Чума | страница 70



Мальчик или девочка? А велика ли разница! Моё дитя! Плод нашей любви! Я выращу его настоящим человеком! Я научу его всему, что умею сам! Он пойдёт дальше меня, он будет лучше меня! Всю жизнь, до самой старости, мы, с благоверной моей, будем восхищаться им!

Посреди своей бурной и, прямо сказать — несколько бестолковой деятельности, юноша временами замирает, бездумно глядя в никуда, на устах его играет улыбка:

— Ах, как хорошо! Ах, как здорово!

Счастье!

Надо отметить. Такое событие не должно пройти незамеченным в обществе. Устроим праздник!

«На столах — угощенье:
Вина лучшие и снедь!
То, что видим в зале мы кругом,
Нам кажется волшебным сном!
Всех нас окружают чудеса!
Кричат все: красота!
Красота, чудеса!
Красота, чудеса, чудеса!»

По утру, не дождавшись известий из университетской клиники, переполненный радостным нетерпением супруг, спешит в сиё средоточие науки, дабы восторженно поинтересоваться у плеяды медицинских светил мирового уровня, возможностью забрать домой ненаглядную супругу и не виданного ещё, но уже обожаемого ребёнка.

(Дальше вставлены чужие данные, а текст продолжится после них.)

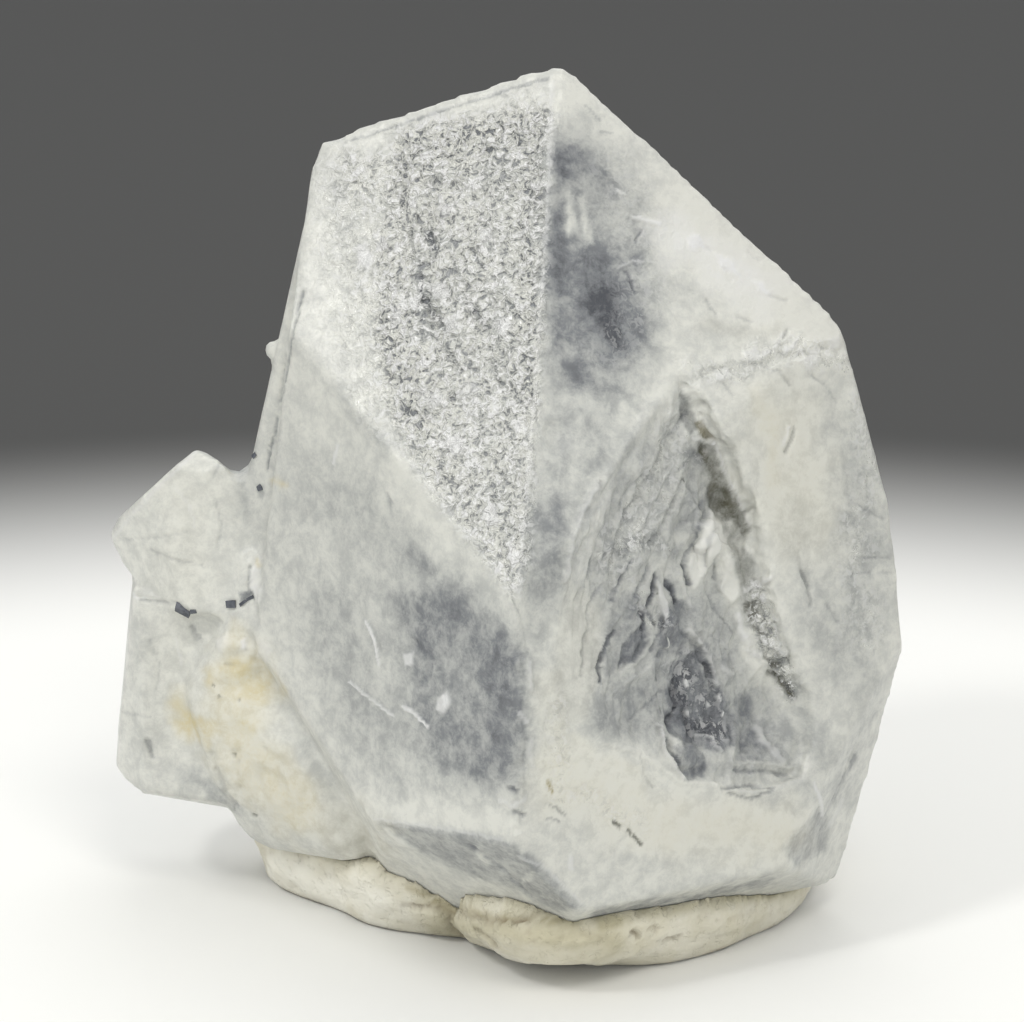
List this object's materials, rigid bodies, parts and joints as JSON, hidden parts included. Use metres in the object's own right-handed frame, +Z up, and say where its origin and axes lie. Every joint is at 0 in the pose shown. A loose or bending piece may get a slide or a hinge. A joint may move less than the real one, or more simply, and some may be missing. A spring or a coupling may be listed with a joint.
{
  "type": "quartz specimen",
  "caption": "Blunt milky quartz crystal with a broken hollow in its front and small side crystals, held upright in a lump of soft putty.",
  "frame": {"origin": "middle of the specimen's outline seen from above, on the table that it stands on", "axes": "+Z up, -Y towards the broad front with the broken hollow, +X to the viewer's right"},
  "size_m": [0.0404, 0.0318, 0.0439],
  "materials": {
    "quartz": "milky, half see-through, glassy flat faces with etch pits",
    "putty": "soft cream putty, matte",
    "dark_mineral": "dull dark grey grains"
  },
  "bodies": {
    "root": {"quartz_crystals": "quartz", "putty_base": "putty"}
  },
  "joints": []
}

Взволнованный вбегает он в кабинет профессора самого Императорского Университета. Важный эскулап, отягчённый многолетней научной мудростью, высочайшими знаниями и заслуженными императорскими наградами за труды на ниве сохранения здоровья нации, выдерживая уместную мину на холёном лице, встречает словами казённых соболезнований:

— Должен огорчить… умерла… горячка…

— Но… Позвольте… Но как же…

— Мужайтесь… Господь призывает к себе лучших…

«Он вошел в комнату жены. Она мертвая лежала в том же положении, в котором он видел ее пять минут тому назад, и то же выражение, несмотря на остановившиеся глаза и на бледность щек, было на этом прелестном детском робком личике с губкой, покрытой черными волосиками.

„Я вас всех любила и никому дурного не делала и что вы со мной сделали? Ах, что вы со мной сделали?“ — говорило ее прелестное, жалкое, мертвое лицо».

Другая страна, чуть другие времена, Андрей Болконский, геройски павший со знаменем в руках на поле Аустерлица, удостоенный восхищения Наполеона («- Quelle une belle mort (Какая прекрасная смерть), — сказал Наполеон, глядя на Болконского»), оказался жив. Вернулся домой. Чтобы увидеть, как его маленькая юная жена умирает. Без знамён, императоров, воспеваемого героизма. Просто — родами.

Лев Николаич специально свёл хронологически две эти смерти? Для контраста? Для описания ненужности, мелочности воинской храбрости, при котором и сам Наполеон воспринимается как надоедливо жужжащая муха?